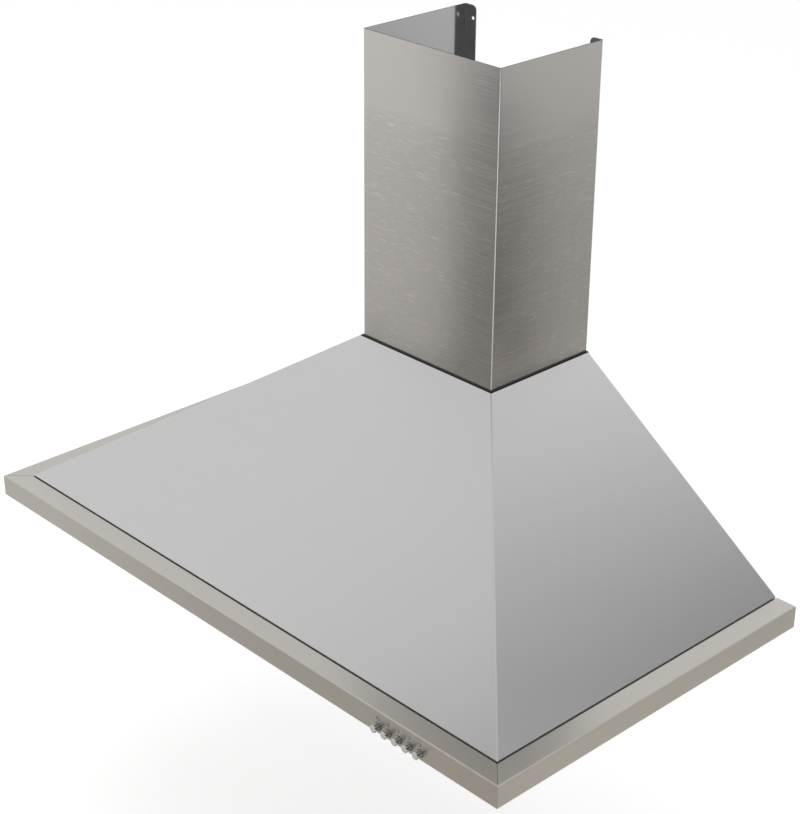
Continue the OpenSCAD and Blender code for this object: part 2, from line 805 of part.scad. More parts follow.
module scroll_case_left() color(grey_plastic) mirror([1, 0, 0]) scroll_half(false);

module scroll_case_right() color(grey_plastic) scroll_half(true);

module case_screws() color(zinc) seam_bolt_places()
    translate([-2.5, 0, 0]) rotate([0, 90, 0]) pan_screw(1.5, 6);

function blade_edge(shift) = [
    for (k = [0:4]) let(r = blade_r - blade_depth + blade_depth * k / 4, a = blade_lean * (k / 4) * (k / 4))
        r * [cos(a), sin(a)] + shift * [-sin(a + 20), cos(a + 20)]
];

module blade() polygon(concat(
    blade_edge(-blade_t / 2),
    [for (k = [4:-1:0]) blade_edge(blade_t / 2)[k]]
));

module ring_x(x, r_in, r_out, l) translate([x, 0, 0]) rotate([0, 90, 0]) difference() {
    cylinder(r = r_out, h = l);
    translate([0, 0, -1]) cylinder(r = r_in, h = l + 2);
}

inner_r = blade_r - blade_depth;
rim_r = blade_r + 0.3;
plate_x = -4 - plate_t;

// The blades stand between the end rings and pass close round the centre plate
module impeller_blades() color(zinc) translate([0, -shaft_y, shaft_z])
    along_x(-impeller_w / 2 + ring_t, impeller_w / 2 - ring_t)
        for (i = [0:blade_count - 1]) rotate(i * 360 / blade_count) blade();

module impeller_frame() color(zinc) translate([0, -shaft_y, shaft_z]) {
    both_sides() {
        ring_x(impeller_w / 2 - ring_t, inner_r + 1, rim_r + ring_t, ring_t);
        ring_x(impeller_w / 2 - ring_t - ring_rim, rim_r, rim_r + ring_t, ring_rim + eps);
    }
    ring_x(plate_x, shaft_r + 0.02, inner_r - blade_t / 2, plate_t);
    ring_x(plate_x - hub_l + eps, shaft_r + 0.02, shaft_r + hub_wall, hub_l);
}

motor_x = plate_x + plate_t + 8;
shaft_from = plate_x - hub_l;
shaft_to = motor_x + motor_l + 4;

module motor_shaft() color(chrome) rod_x(shaft_from, -shaft_y, shaft_z, shaft_r, shaft_to - shaft_from);

module motor_body() color(zinc) translate([0, -shaft_y, shaft_z]) difference() {
    union() {
        ring_x(motor_x, shaft_r + 1, motor_r - 4, motor_l);
        ring_x(motor_x + 8, shaft_r + 1, motor_r, motor_l - 8);
    }
    for (x = [motor_x - 1, motor_x + motor_l - bush_l]) rod_x(x, 0, 0, bush_r, bush_l + 1);
    for (a = [0:30:330]) rotate([a, 0, 0])
        block([motor_x + 14, -3, motor_r - 3], [motor_x + motor_l - 20, 3, motor_r + 1]);
}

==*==

Set down the lines above as they stand, starting with the first line and ending with the line that contains "for (i = [0:blade_count".

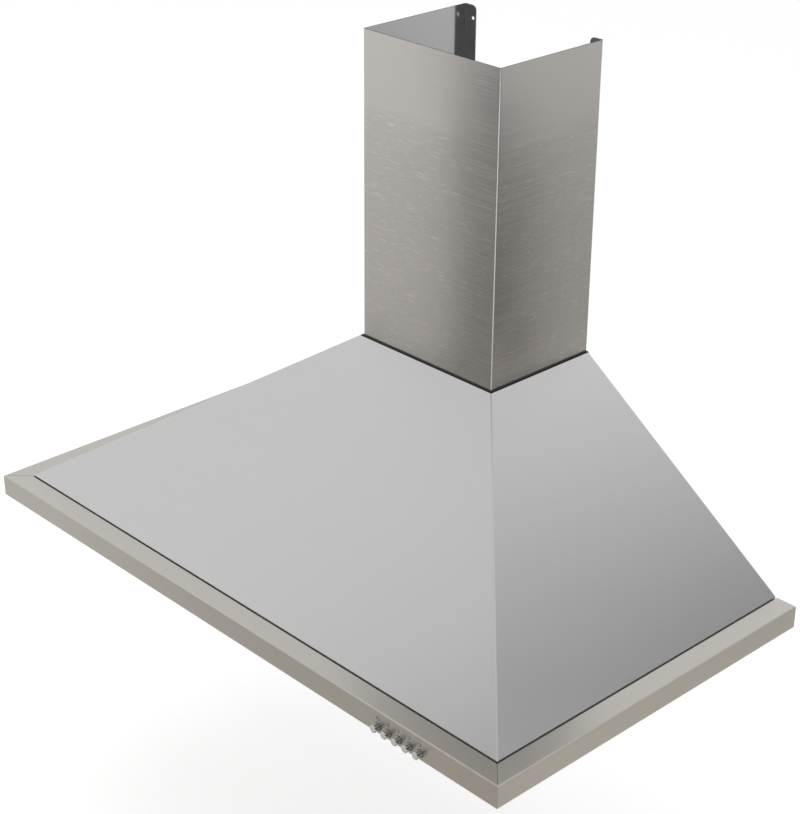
Continue the OpenSCAD and Blender code for this object: part 2, from line 805 of part.scad. More parts follow.
module scroll_case_left() color(grey_plastic) mirror([1, 0, 0]) scroll_half(false);

module scroll_case_right() color(grey_plastic) scroll_half(true);

module case_screws() color(zinc) seam_bolt_places()
    translate([-2.5, 0, 0]) rotate([0, 90, 0]) pan_screw(1.5, 6);

function blade_edge(shift) = [
    for (k = [0:4]) let(r = blade_r - blade_depth + blade_depth * k / 4, a = blade_lean * (k / 4) * (k / 4))
        r * [cos(a), sin(a)] + shift * [-sin(a + 20), cos(a + 20)]
];

module blade() polygon(concat(
    blade_edge(-blade_t / 2),
    [for (k = [4:-1:0]) blade_edge(blade_t / 2)[k]]
));

module ring_x(x, r_in, r_out, l) translate([x, 0, 0]) rotate([0, 90, 0]) difference() {
    cylinder(r = r_out, h = l);
    translate([0, 0, -1]) cylinder(r = r_in, h = l + 2);
}

inner_r = blade_r - blade_depth;
rim_r = blade_r + 0.3;
plate_x = -4 - plate_t;

// The blades stand between the end rings and pass close round the centre plate
module impeller_blades() color(zinc) translate([0, -shaft_y, shaft_z])
    along_x(-impeller_w / 2 + ring_t, impeller_w / 2 - ring_t)
        for (i = [0:blade_count - 1]) rotate(i * 360 / blade_count) blade();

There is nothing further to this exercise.